Мы невозмутимо вернулись к своему вездеходу и двинулись в село. Таким стало мое первое знакомство со степью. Воспоминание о нем навсегда останется в моей памяти, как и то впечатление из моего детства, когда я впервые увидел море.
Наконец-то мы оказались в плодородной Прикубанской низменности. Здесь, на одном из переходов вскоре после закончившегося боя, офицер для поручений передал нам приказ, согласно которому мы должны были свернуть к следующему, расположенному невдалеке от трассы нашего марша селению, с тем чтобы заменить там наши гаубицы на горные орудия, а наших упряжных лошадей на мулов и получить вьючные седла и прочее горное снаряжение.
– Начальство что, перегрелось на солнце? – спросил я. – Откуда возьмется вся эта ерунда? Или, может быть, все это для нас приготовили русские, чтобы мы могли их быстрее преследовать на Кавказе?
– Все это уже здесь, прибыло с колонной грузовиков под прикрытием танков.
– Черт возьми! Вот это организация!
И я лично отправился к командиру дивизии.
– Вам дается теперь совершенно новое задание – специализироваться в качестве горной артиллерии, – начал генерал. – Сколько времени вам потребуется на перевооружение?
– Включая переобучение – четырнадцать дней.
– И речи быть не может. В этом случае вы не сможете нас догнать.
– Господин генерал, но в горах темп продвижения сам по себе замедляется.
– Я не могу лишиться необходимой части. Два дня!
– В самом крайнем случае восемь дней! Необходимо подогнать все вьючные седла и прежде всего натренировать людей. Кроме нас, четырех офицеров из Гармиша, ни один человек раньше не видел гор и не имеет никакого понятия о горной артиллерии.
– Тогда четыре дня.
– Никак нет, господин генерал, это действительно совершенно невозможно. Восемь дней.
После нескольких таких этапов переговоров, проведенных в духе иудейского синедриона, мы согласовали время подготовки – шесть дней.

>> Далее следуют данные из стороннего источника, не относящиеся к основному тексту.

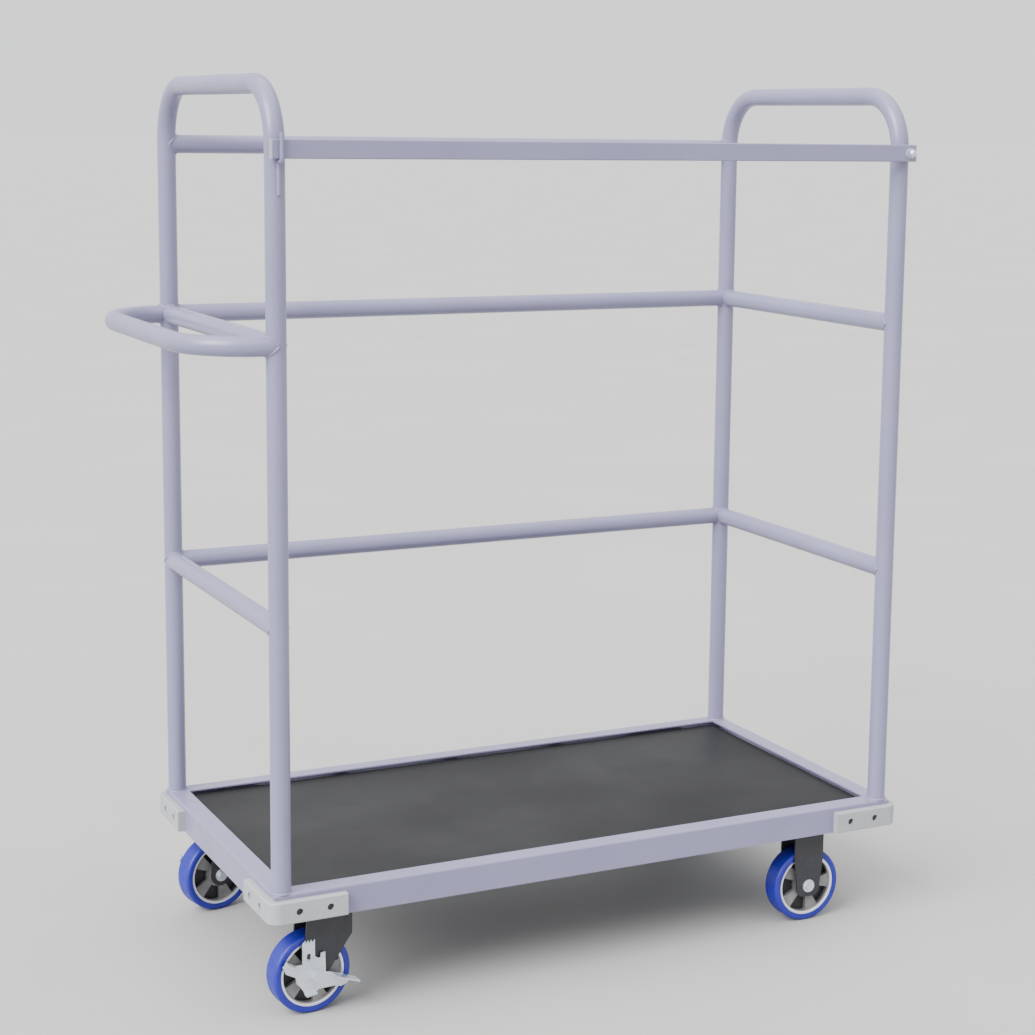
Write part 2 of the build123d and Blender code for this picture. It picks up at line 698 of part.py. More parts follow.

Если мы и были удивлены точностью обменных поставок, то, с другой стороны, их продолжительности оставалось только ужасаться. И опять здесь проявилось совершенное различие в основательности всей подготовки к Первой и Второй мировым войнам. В ходе Первой мировой войны мне приходилось осуществлять переоснащения дивизиона горной артиллерии: в январе 1915 года зимними техникой и снаряжением для боев в Карпатах (кровопролитная Карпатская наступательная операция русской армии проводилась 10 (23) января – 11 (24) апреля 1915 г. с целью вторжения в Венгрию и вывода Австро-Венгрии из войны. В итоге русские войска потеряли около 1 млн чел. убитыми, ранеными и пропавшими без вести (противник около 800 тыс. чел.), но цели не достигли. – Ред.), летом 1915 года высокогорным снаряжением для Альпийского корпуса, весной 1916 года летним снаряжением для Македонии и весной 1918 года походным снаряжением для Палестины. Каждое это переоснащение было продумано во всех мельчайших деталях. Все было предусмотрено до мельчайших подробностей, так что нам потребовались, перемещаясь в Турцию, пятьдесят семь запряженных волами упряжек, чтобы перевезти все снаряжение.